>> START

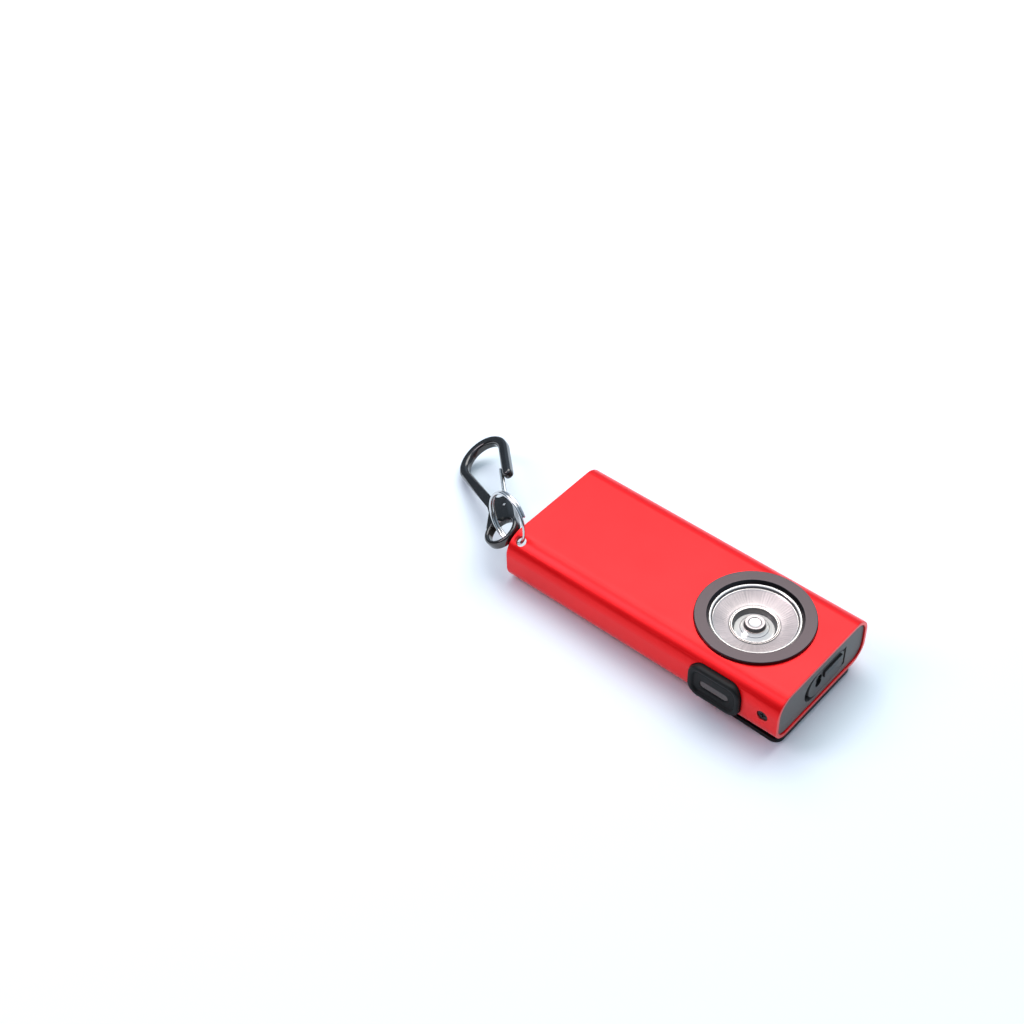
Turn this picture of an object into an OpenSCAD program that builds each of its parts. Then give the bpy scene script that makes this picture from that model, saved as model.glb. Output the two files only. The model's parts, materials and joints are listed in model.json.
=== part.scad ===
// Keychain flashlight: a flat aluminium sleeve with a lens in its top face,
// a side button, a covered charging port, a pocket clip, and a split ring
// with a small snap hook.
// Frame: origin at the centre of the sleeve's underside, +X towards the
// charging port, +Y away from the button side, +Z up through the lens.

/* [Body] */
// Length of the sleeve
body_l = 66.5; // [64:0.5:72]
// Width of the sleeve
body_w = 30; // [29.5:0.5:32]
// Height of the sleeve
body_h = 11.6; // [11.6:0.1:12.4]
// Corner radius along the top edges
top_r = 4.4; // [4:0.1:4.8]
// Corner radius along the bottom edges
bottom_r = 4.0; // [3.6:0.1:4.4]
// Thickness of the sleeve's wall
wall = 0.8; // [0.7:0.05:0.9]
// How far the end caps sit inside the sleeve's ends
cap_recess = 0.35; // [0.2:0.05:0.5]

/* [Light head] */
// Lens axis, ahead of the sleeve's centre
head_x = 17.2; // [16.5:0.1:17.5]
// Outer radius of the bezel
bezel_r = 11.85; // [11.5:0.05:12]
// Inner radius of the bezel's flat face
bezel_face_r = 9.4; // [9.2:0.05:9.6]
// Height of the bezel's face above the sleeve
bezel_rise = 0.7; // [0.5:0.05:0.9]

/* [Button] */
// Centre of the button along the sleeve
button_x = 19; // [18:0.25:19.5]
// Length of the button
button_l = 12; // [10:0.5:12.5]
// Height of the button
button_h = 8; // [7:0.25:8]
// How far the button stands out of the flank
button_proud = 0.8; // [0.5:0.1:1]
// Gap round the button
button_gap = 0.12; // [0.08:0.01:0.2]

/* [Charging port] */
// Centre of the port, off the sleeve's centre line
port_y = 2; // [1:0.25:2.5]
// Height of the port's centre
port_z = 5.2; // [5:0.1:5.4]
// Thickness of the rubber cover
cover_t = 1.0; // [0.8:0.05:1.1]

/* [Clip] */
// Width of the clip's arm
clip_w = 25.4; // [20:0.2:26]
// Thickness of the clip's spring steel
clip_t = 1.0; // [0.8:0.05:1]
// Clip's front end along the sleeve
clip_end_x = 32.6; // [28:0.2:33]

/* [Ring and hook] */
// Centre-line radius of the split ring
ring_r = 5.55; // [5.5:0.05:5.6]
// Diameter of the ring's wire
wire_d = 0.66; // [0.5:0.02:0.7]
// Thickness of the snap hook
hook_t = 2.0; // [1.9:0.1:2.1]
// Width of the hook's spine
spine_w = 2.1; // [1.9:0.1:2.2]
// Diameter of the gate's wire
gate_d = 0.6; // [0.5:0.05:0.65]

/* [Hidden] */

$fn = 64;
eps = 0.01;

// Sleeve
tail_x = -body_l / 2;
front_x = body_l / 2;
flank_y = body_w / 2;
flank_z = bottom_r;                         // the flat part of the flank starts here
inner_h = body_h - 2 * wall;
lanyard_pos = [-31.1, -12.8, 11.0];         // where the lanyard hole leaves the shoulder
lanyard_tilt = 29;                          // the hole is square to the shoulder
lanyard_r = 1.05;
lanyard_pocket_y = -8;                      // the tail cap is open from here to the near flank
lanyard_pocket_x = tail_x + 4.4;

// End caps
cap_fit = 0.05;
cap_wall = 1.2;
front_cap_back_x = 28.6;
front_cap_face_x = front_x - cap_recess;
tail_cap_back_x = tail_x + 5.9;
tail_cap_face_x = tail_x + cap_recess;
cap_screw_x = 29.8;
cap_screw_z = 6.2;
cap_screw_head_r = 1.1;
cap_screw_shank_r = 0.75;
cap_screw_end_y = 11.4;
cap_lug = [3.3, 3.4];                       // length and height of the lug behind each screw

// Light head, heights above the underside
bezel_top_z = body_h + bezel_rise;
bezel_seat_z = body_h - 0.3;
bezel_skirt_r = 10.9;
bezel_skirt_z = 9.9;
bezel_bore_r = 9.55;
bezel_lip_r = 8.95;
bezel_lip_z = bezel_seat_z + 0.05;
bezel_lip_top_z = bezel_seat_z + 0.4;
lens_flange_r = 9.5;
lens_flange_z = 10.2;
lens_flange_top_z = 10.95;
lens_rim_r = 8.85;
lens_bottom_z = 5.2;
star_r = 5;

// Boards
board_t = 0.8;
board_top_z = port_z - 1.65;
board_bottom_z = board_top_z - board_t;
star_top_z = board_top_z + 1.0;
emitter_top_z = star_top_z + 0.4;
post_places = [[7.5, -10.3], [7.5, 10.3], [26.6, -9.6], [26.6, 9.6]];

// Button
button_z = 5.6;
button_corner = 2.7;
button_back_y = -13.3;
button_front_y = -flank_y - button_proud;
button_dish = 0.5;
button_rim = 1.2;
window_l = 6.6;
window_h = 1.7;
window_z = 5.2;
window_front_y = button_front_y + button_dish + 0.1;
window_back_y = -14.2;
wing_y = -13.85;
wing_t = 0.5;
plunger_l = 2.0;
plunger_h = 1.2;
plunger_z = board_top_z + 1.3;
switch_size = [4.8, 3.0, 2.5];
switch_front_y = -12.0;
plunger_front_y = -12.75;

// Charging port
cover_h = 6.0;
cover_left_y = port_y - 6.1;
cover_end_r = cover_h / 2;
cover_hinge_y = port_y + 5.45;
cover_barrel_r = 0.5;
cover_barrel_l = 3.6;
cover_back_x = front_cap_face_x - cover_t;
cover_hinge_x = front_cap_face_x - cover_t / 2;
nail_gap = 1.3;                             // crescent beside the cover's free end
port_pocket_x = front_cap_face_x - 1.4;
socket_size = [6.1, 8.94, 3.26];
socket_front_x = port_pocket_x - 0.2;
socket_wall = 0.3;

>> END

**Aim:** Exactly reproduce every line of the data above.

**Exercise solution:**
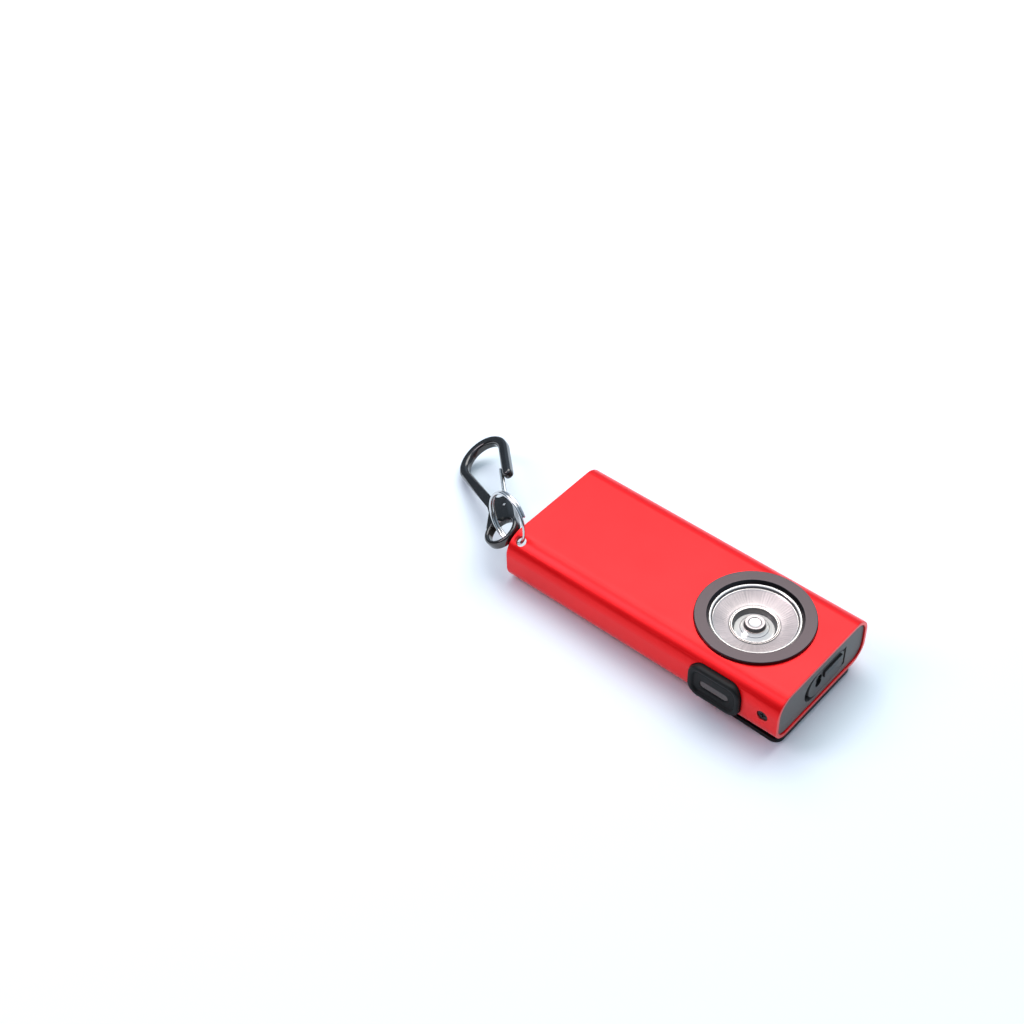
Turn this picture of an object into an OpenSCAD program that builds each of its parts. Then give the bpy scene script that makes this picture from that model, saved as model.glb. Output the two files only. The model's parts, materials and joints are listed in model.json.
=== part.scad ===
// Keychain flashlight: a flat aluminium sleeve with a lens in its top face,
// a side button, a covered charging port, a pocket clip, and a split ring
// with a small snap hook.
// Frame: origin at the centre of the sleeve's underside, +X towards the
// charging port, +Y away from the button side, +Z up through the lens.

/* [Body] */
// Length of the sleeve
body_l = 66.5; // [64:0.5:72]
// Width of the sleeve
body_w = 30; // [29.5:0.5:32]
// Height of the sleeve
body_h = 11.6; // [11.6:0.1:12.4]
// Corner radius along the top edges
top_r = 4.4; // [4:0.1:4.8]
// Corner radius along the bottom edges
bottom_r = 4.0; // [3.6:0.1:4.4]
// Thickness of the sleeve's wall
wall = 0.8; // [0.7:0.05:0.9]
// How far the end caps sit inside the sleeve's ends
cap_recess = 0.35; // [0.2:0.05:0.5]

/* [Light head] */
// Lens axis, ahead of the sleeve's centre
head_x = 17.2; // [16.5:0.1:17.5]
// Outer radius of the bezel
bezel_r = 11.85; // [11.5:0.05:12]
// Inner radius of the bezel's flat face
bezel_face_r = 9.4; // [9.2:0.05:9.6]
// Height of the bezel's face above the sleeve
bezel_rise = 0.7; // [0.5:0.05:0.9]

/* [Button] */
// Centre of the button along the sleeve
button_x = 19; // [18:0.25:19.5]
// Length of the button
button_l = 12; // [10:0.5:12.5]
// Height of the button
button_h = 8; // [7:0.25:8]
// How far the button stands out of the flank
button_proud = 0.8; // [0.5:0.1:1]
// Gap round the button
button_gap = 0.12; // [0.08:0.01:0.2]

/* [Charging port] */
// Centre of the port, off the sleeve's centre line
port_y = 2; // [1:0.25:2.5]
// Height of the port's centre
port_z = 5.2; // [5:0.1:5.4]
// Thickness of the rubber cover
cover_t = 1.0; // [0.8:0.05:1.1]

/* [Clip] */
// Width of the clip's arm
clip_w = 25.4; // [20:0.2:26]
// Thickness of the clip's spring steel
clip_t = 1.0; // [0.8:0.05:1]
// Clip's front end along the sleeve
clip_end_x = 32.6; // [28:0.2:33]

/* [Ring and hook] */
// Centre-line radius of the split ring
ring_r = 5.55; // [5.5:0.05:5.6]
// Diameter of the ring's wire
wire_d = 0.66; // [0.5:0.02:0.7]
// Thickness of the snap hook
hook_t = 2.0; // [1.9:0.1:2.1]
// Width of the hook's spine
spine_w = 2.1; // [1.9:0.1:2.2]
// Diameter of the gate's wire
gate_d = 0.6; // [0.5:0.05:0.65]

/* [Hidden] */

$fn = 64;
eps = 0.01;

// Sleeve
tail_x = -body_l / 2;
front_x = body_l / 2;
flank_y = body_w / 2;
flank_z = bottom_r;                         // the flat part of the flank starts here
inner_h = body_h - 2 * wall;
lanyard_pos = [-31.1, -12.8, 11.0];         // where the lanyard hole leaves the shoulder
lanyard_tilt = 29;                          // the hole is square to the shoulder
lanyard_r = 1.05;
lanyard_pocket_y = -8;                      // the tail cap is open from here to the near flank
lanyard_pocket_x = tail_x + 4.4;

// End caps
cap_fit = 0.05;
cap_wall = 1.2;
front_cap_back_x = 28.6;
front_cap_face_x = front_x - cap_recess;
tail_cap_back_x = tail_x + 5.9;
tail_cap_face_x = tail_x + cap_recess;
cap_screw_x = 29.8;
cap_screw_z = 6.2;
cap_screw_head_r = 1.1;
cap_screw_shank_r = 0.75;
cap_screw_end_y = 11.4;
cap_lug = [3.3, 3.4];                       // length and height of the lug behind each screw

// Light head, heights above the underside
bezel_top_z = body_h + bezel_rise;
bezel_seat_z = body_h - 0.3;
bezel_skirt_r = 10.9;
bezel_skirt_z = 9.9;
bezel_bore_r = 9.55;
bezel_lip_r = 8.95;
bezel_lip_z = bezel_seat_z + 0.05;
bezel_lip_top_z = bezel_seat_z + 0.4;
lens_flange_r = 9.5;
lens_flange_z = 10.2;
lens_flange_top_z = 10.95;
lens_rim_r = 8.85;
lens_bottom_z = 5.2;
star_r = 5;

// Boards
board_t = 0.8;
board_top_z = port_z - 1.65;
board_bottom_z = board_top_z - board_t;
star_top_z = board_top_z + 1.0;
emitter_top_z = star_top_z + 0.4;
post_places = [[7.5, -10.3], [7.5, 10.3], [26.6, -9.6], [26.6, 9.6]];

// Button
button_z = 5.6;
button_corner = 2.7;
button_back_y = -13.3;
button_front_y = -flank_y - button_proud;
button_dish = 0.5;
button_rim = 1.2;
window_l = 6.6;
window_h = 1.7;
window_z = 5.2;
window_front_y = button_front_y + button_dish + 0.1;
window_back_y = -14.2;
wing_y = -13.85;
wing_t = 0.5;
plunger_l = 2.0;
plunger_h = 1.2;
plunger_z = board_top_z + 1.3;
switch_size = [4.8, 3.0, 2.5];
switch_front_y = -12.0;
plunger_front_y = -12.75;

// Charging port
cover_h = 6.0;
cover_left_y = port_y - 6.1;
cover_end_r = cover_h / 2;
cover_hinge_y = port_y + 5.45;
cover_barrel_r = 0.5;
cover_barrel_l = 3.6;
cover_back_x = front_cap_face_x - cover_t;
cover_hinge_x = front_cap_face_x - cover_t / 2;
nail_gap = 1.3;                             // crescent beside the cover's free end
port_pocket_x = front_cap_face_x - 1.4;
socket_size = [6.1, 8.94, 3.26];
socket_front_x = port_pocket_x - 0.2;
socket_wall = 0.3;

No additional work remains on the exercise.